#### Raw data
════
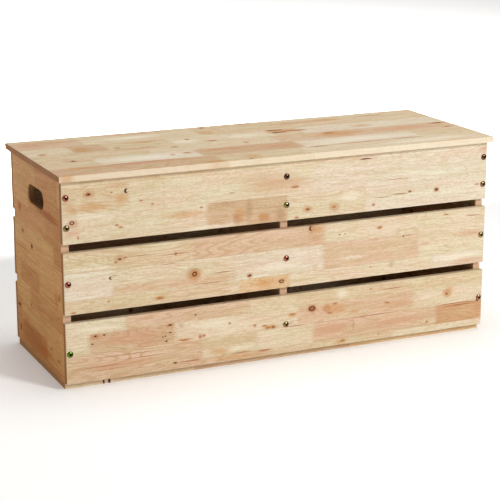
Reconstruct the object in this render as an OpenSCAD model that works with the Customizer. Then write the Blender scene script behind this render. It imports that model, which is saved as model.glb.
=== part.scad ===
// Slatted wooden toy box with a loose lid.
// X runs along the length, the front faces -Y, +Z is up, and the origin is on the floor under the middle.

/* [Box] */
// Length of the box without its lid
box_l = 900; // [600:1:1200]
// Depth of the box, from the front slats' faces to the back slats' faces
box_d = 320; // [280:1:420]
// Height of one slat
slat_h = 118; // [100:1:140]
// Gap between one slat and the next
slat_gap = 16; // [8:1:30]
// Thickness of the slats, the bottom board and the lid
board_t = 12; // [12:0.5:16]
// Thickness of the end panels and the partition
panel_t = 16; // [16:0.5:22]
// Radius of the eased long edges of every board
ease_r = 1.2; // [0.4:0.1:2]

/* [Lid] */
// How far the lid stands out past each end
lid_over_end = 7; // [0:1:20]
// How far the lid stands out past the front and past the back
lid_over_side = 12; // [0:1:25]
// Width of a cleat under the lid
cleat_w = 30; // [20:1:50]
// Thickness of a cleat
cleat_t = 15; // [12:0.5:20]
// Room between a cleat and the walls round it
cleat_room = 3; // [1:0.5:6]

/* [Hand holes] */
// Length of a hand hole, over its round ends
grip_l = 98; // [80:1:120]
// Height of a hand hole
grip_h = 35; // [28:1:40]
// Distance from a panel's top edge down to the middle of its hand hole
grip_drop = 61; // [50:1:80]

/* [Bolts] */
// Length of a bolt under its head
bolt_l = 50; // [46:1:60]
// Diameter of a bolt's domed head
head_d = 12; // [10:0.5:14]
// Height of a bolt's head
head_h = 3.2; // [2.6:0.1:4]
// Width across the flats of the hexagon socket
socket_w = 4; // [3:0.5:5]
// Height between the two bolts at each end of a top slat
bolt_spread = 56; // [40:1:70]

/* [Hidden] */
$fn = 48;

FRONT = -1;
BACK = 1;
ROWS = [0, 1, 2];

// Box
inner_d = box_d - 2 * board_t;
box_h = board_t + 3 * slat_h + 2 * slat_gap;
panel_h = box_h - board_t;
left_x = -(box_l - panel_t) / 2;
right_x = (box_l - panel_t) / 2;
columns = [left_x, 0, right_x];
past = 1;

// Bolts and their barrel nuts
bolt_d = 5.9;
bolt_room_d = 6.8;
bolt_end_room = 4;
bolt_tip = 0.8;
head_rim = 0.8;
socket_deep = 2.2;
nut_d = 10;
nut_l = 12;
nut_thread_d = 6;
nut_room = 0.1;
nut_depth = 40;
nut_slot = 1.2;
nut_slot_l = 7;

// Base screws and dowels
screw_d = 4;
screw_l = 45;
screw_head_d = 8;
screw_sink = 0.5;
screw_ys = [-100, 0, 100];
dowel_d = 8;
dowel_l = 30;
dowel_low = 4;
dowel_end_room = 1;
dowel_ys = [-50, 50];
fit_room = 0.05;

// Lid
lid_l = box_l + 2 * lid_over_end;
lid_d = box_d + 2 * lid_over_side;
cleat_l = inner_d - 2 * cleat_room;
cleat_x = box_l / 2 - panel_t - cleat_room - cleat_w / 2;
cleat_screw_d = 3.5;
cleat_screw_l = 22;
cleat_screw_head_d = 7;
cleat_screw_ys = [-120, -40, 40, 120];

slat_wood = "#E0C8A4";
panel_wood = "#C7A57C";
lid_wood = "#D8C2A0";
bottom_wood = "#C9A87F";
dowel_wood = "#E3CFA8";
gold_zinc = "#A88A4A";
plain_zinc = "#B9BCC0";

// Height of the middle of a slat, counted from the bottom row
function slat_z(row) = board_t + row * (slat_h + slat_gap) + slat_h / 2;

// Heights of the bolts at one column of a slat: two in the top row, one in the others
function bolt_zs(row) = row == 2
    ? [slat_z(row) - bolt_spread / 2, slat_z(row) + bolt_spread / 2]
    : [slat_z(row)];

// Rectangle with its four corners rounded by ease_r
module eased_rectangle(a, b) {
    square([a - 2 * ease_r, b], center = true);
    square([a, b - 2 * ease_r], center = true);
    for (i = [-1, 1], j = [-1, 1])
        translate([i * (a / 2 - ease_r), j * (b / 2 - ease_r)])
            circle(r = ease_r);
}

// Board whose long way is X, with its four long edges eased
module board_along_x(l, d, h) {
    rotate([90, 0, 90])
        linear_extrude(height = l, center = true)
            eased_rectangle(d, h);
}

// Board whose long way is Y, with its four long edges eased
module board_along_y(w, l, h) {
    rotate([90, 0, 0])
        linear_extrude(height = l, center = true)
            eased_rectangle(w, h);
}

// Places a piece at a bolt: its own +Z points out of the box
module at_bolt(side, x, z) {
    translate([x, side * box_d / 2, z])
        rotate([-90 * side, 0, 0])
            children();
}

// Bolt with a domed head and a hexagon socket, its head standing on z = 0
module bolt() {
    cap_h = head_h - head_rim;
    cap_r = (head_d * head_d / 4 + cap_h * cap_h) / (2 * cap_h);
    difference() {
        intersection() {
            cylinder(d = head_d, h = head_h + past);
            translate([0, 0, head_h - cap_r])
                sphere(r = cap_r, $fn = 96);
        }
        translate([0, 0, head_h - socket_deep])
            cylinder(d = socket_w / cos(30), h = socket_deep + past, $fn = 6);
    }
    translate([0, 0, -bolt_l + bolt_tip])
        cylinder(d = bolt_d, h = bolt_l - bolt_tip);
    translate([0, 0, -bolt_l])
        cylinder(d1 = bolt_d - 2 * bolt_tip, d2 = bolt_d, h = bolt_tip);
}

// All the bolts of one slat
module slat_bolts(side, row) {
    color(gold_zinc)
        for (x = columns, z = bolt_zs(row))
            at_bolt(side, x, z)
                bolt();
}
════
#### Short problem
Return exactly the lines that run from the top of the listing above to the line containing "grip_drop = 61; // [50:1:80]", please, keeping both end lines and leaving out everything else.

#### Full answer
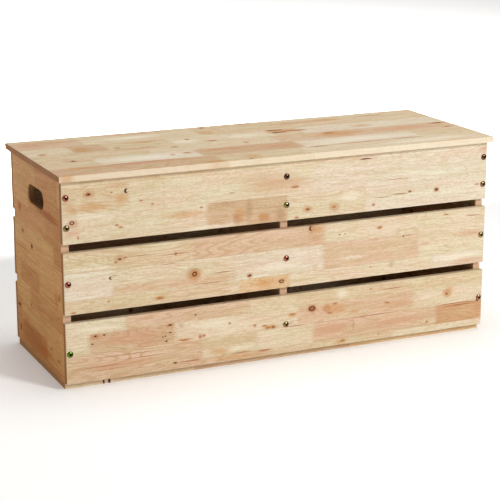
Reconstruct the object in this render as an OpenSCAD model that works with the Customizer. Then write the Blender scene script behind this render. It imports that model, which is saved as model.glb.
=== part.scad ===
// Slatted wooden toy box with a loose lid.
// X runs along the length, the front faces -Y, +Z is up, and the origin is on the floor under the middle.

/* [Box] */
// Length of the box without its lid
box_l = 900; // [600:1:1200]
// Depth of the box, from the front slats' faces to the back slats' faces
box_d = 320; // [280:1:420]
// Height of one slat
slat_h = 118; // [100:1:140]
// Gap between one slat and the next
slat_gap = 16; // [8:1:30]
// Thickness of the slats, the bottom board and the lid
board_t = 12; // [12:0.5:16]
// Thickness of the end panels and the partition
panel_t = 16; // [16:0.5:22]
// Radius of the eased long edges of every board
ease_r = 1.2; // [0.4:0.1:2]

/* [Lid] */
// How far the lid stands out past each end
lid_over_end = 7; // [0:1:20]
// How far the lid stands out past the front and past the back
lid_over_side = 12; // [0:1:25]
// Width of a cleat under the lid
cleat_w = 30; // [20:1:50]
// Thickness of a cleat
cleat_t = 15; // [12:0.5:20]
// Room between a cleat and the walls round it
cleat_room = 3; // [1:0.5:6]

/* [Hand holes] */
// Length of a hand hole, over its round ends
grip_l = 98; // [80:1:120]
// Height of a hand hole
grip_h = 35; // [28:1:40]
// Distance from a panel's top edge down to the middle of its hand hole
grip_drop = 61; // [50:1:80]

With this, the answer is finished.